■ **What is asked**
Everything in the listing should be restated word for word.

■ **Raw data**

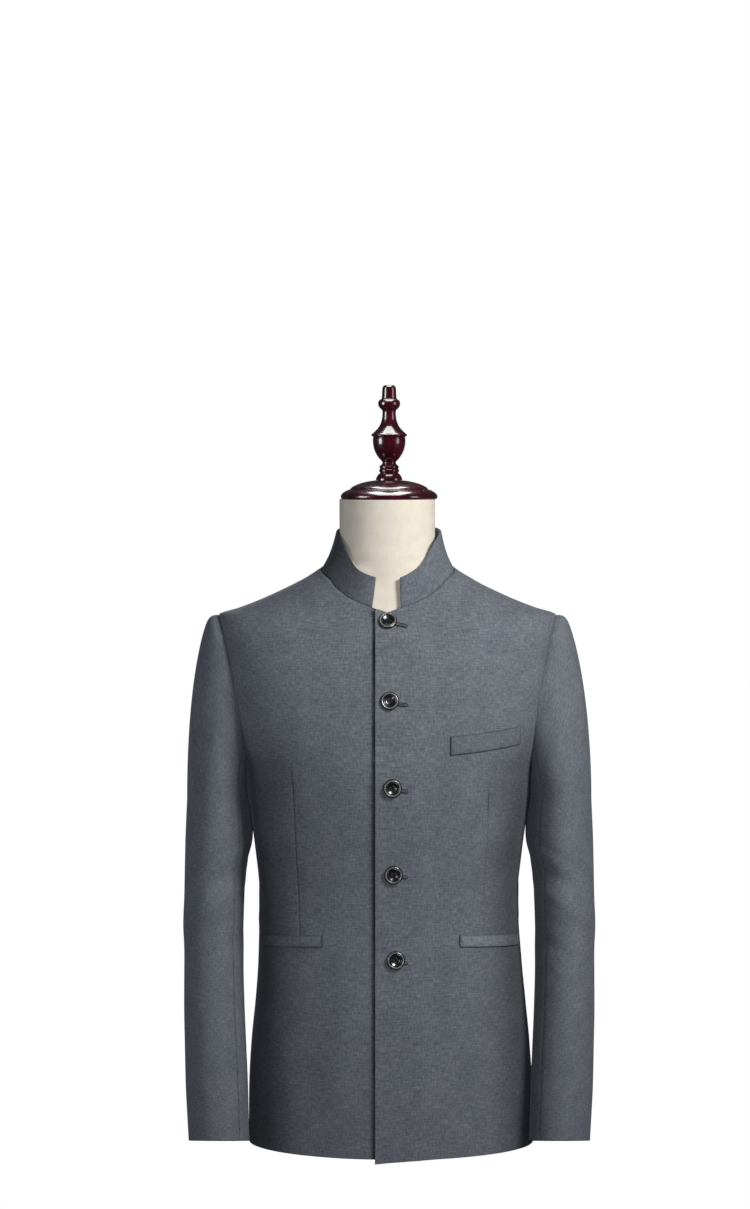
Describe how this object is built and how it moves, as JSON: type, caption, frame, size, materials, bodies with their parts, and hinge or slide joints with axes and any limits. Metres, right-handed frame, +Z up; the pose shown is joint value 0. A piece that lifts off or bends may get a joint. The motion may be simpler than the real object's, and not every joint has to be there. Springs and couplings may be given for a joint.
{
  "type": "mao suit jacket on a dress form",
  "caption": "Stand-collar mao suit jacket, buttoned down the front, with welt pockets and set-in sleeves, filled out on a limbless dress form with a turned wooden neck cap and finial.",
  "frame": {"origin": "middle of the flat base of the dress form, on the surface that it stands on", "axes": "+Z up along the neck, -Y towards the jacket's front, +X towards the wearer's left"},
  "size_m": [0.5314, 0.2751, 0.9884],
  "materials": {
    "jacket_cloth": "fine blue-grey cloth with a slubby plain weave and a slight sheen",
    "button": "polished black with a raised rim and four holes",
    "form_linen": "plain beige linen cover",
    "form_wood": "turned wood under a dark red high-gloss lacquer"
  },
  "bodies": {
    "root": {"front_left": "jacket_cloth", "front_right": "jacket_cloth", "back": "jacket_cloth", "collar": "jacket_cloth", "top_sleeve_left": "jacket_cloth", "under_sleeve_left": "jacket_cloth", "top_sleeve_right": "jacket_cloth", "under_sleeve_right": "jacket_cloth", "chest_welt": "jacket_cloth", "pocket_welt_left": "jacket_cloth", "pocket_welt_right": "jacket_cloth", "button_1": "button", "button_2": "button", "button_3": "button", "button_4": "button", "button_5": "button", "form_torso": "form_linen", "neck_cap": "form_wood", "finial": "form_wood"}
  },
  "joints": []
}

■ **Problem solution**
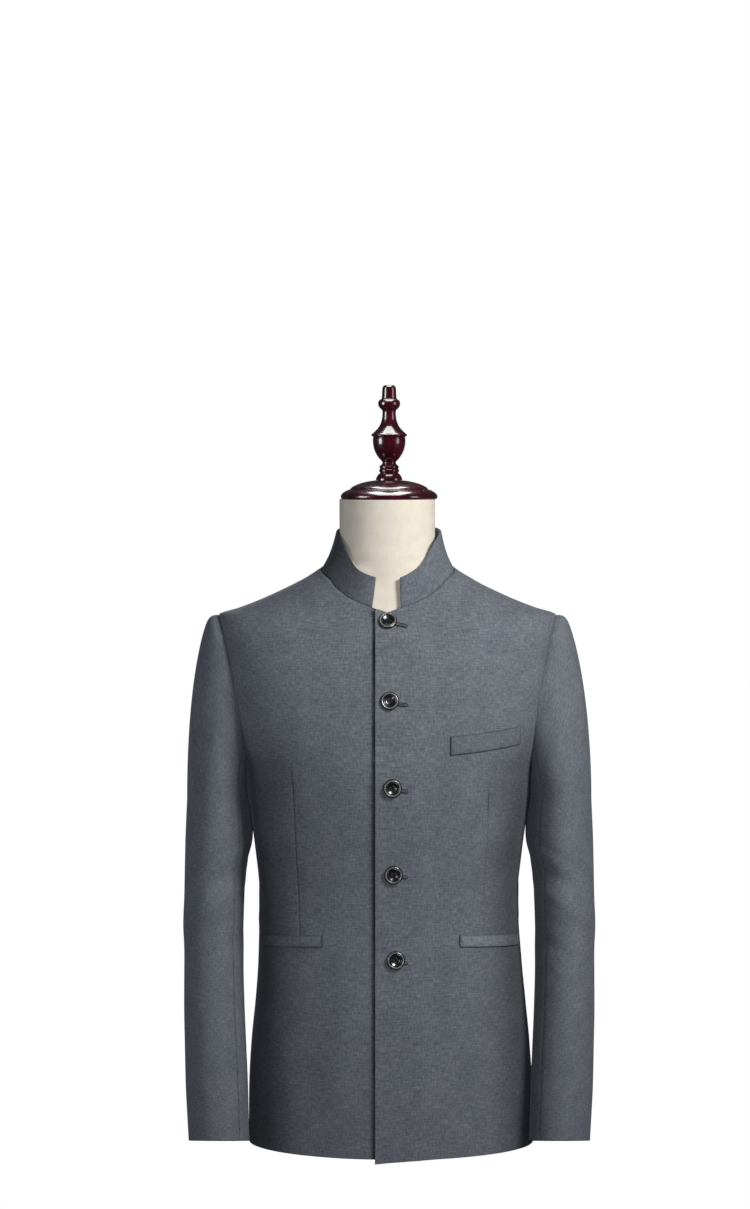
Describe how this object is built and how it moves, as JSON: type, caption, frame, size, materials, bodies with their parts, and hinge or slide joints with axes and any limits. Metres, right-handed frame, +Z up; the pose shown is joint value 0. A piece that lifts off or bends may get a joint. The motion may be simpler than the real object's, and not every joint has to be there. Springs and couplings may be given for a joint.
{
  "type": "mao suit jacket on a dress form",
  "caption": "Stand-collar mao suit jacket, buttoned down the front, with welt pockets and set-in sleeves, filled out on a limbless dress form with a turned wooden neck cap and finial.",
  "frame": {"origin": "middle of the flat base of the dress form, on the surface that it stands on", "axes": "+Z up along the neck, -Y towards the jacket's front, +X towards the wearer's left"},
  "size_m": [0.5314, 0.2751, 0.9884],
  "materials": {
    "jacket_cloth": "fine blue-grey cloth with a slubby plain weave and a slight sheen",
    "button": "polished black with a raised rim and four holes",
    "form_linen": "plain beige linen cover",
    "form_wood": "turned wood under a dark red high-gloss lacquer"
  },
  "bodies": {
    "root": {"front_left": "jacket_cloth", "front_right": "jacket_cloth", "back": "jacket_cloth", "collar": "jacket_cloth", "top_sleeve_left": "jacket_cloth", "under_sleeve_left": "jacket_cloth", "top_sleeve_right": "jacket_cloth", "under_sleeve_right": "jacket_cloth", "chest_welt": "jacket_cloth", "pocket_welt_left": "jacket_cloth", "pocket_welt_right": "jacket_cloth", "button_1": "button", "button_2": "button", "button_3": "button", "button_4": "button", "button_5": "button", "form_torso": "form_linen", "neck_cap": "form_wood", "finial": "form_wood"}
  },
  "joints": []
}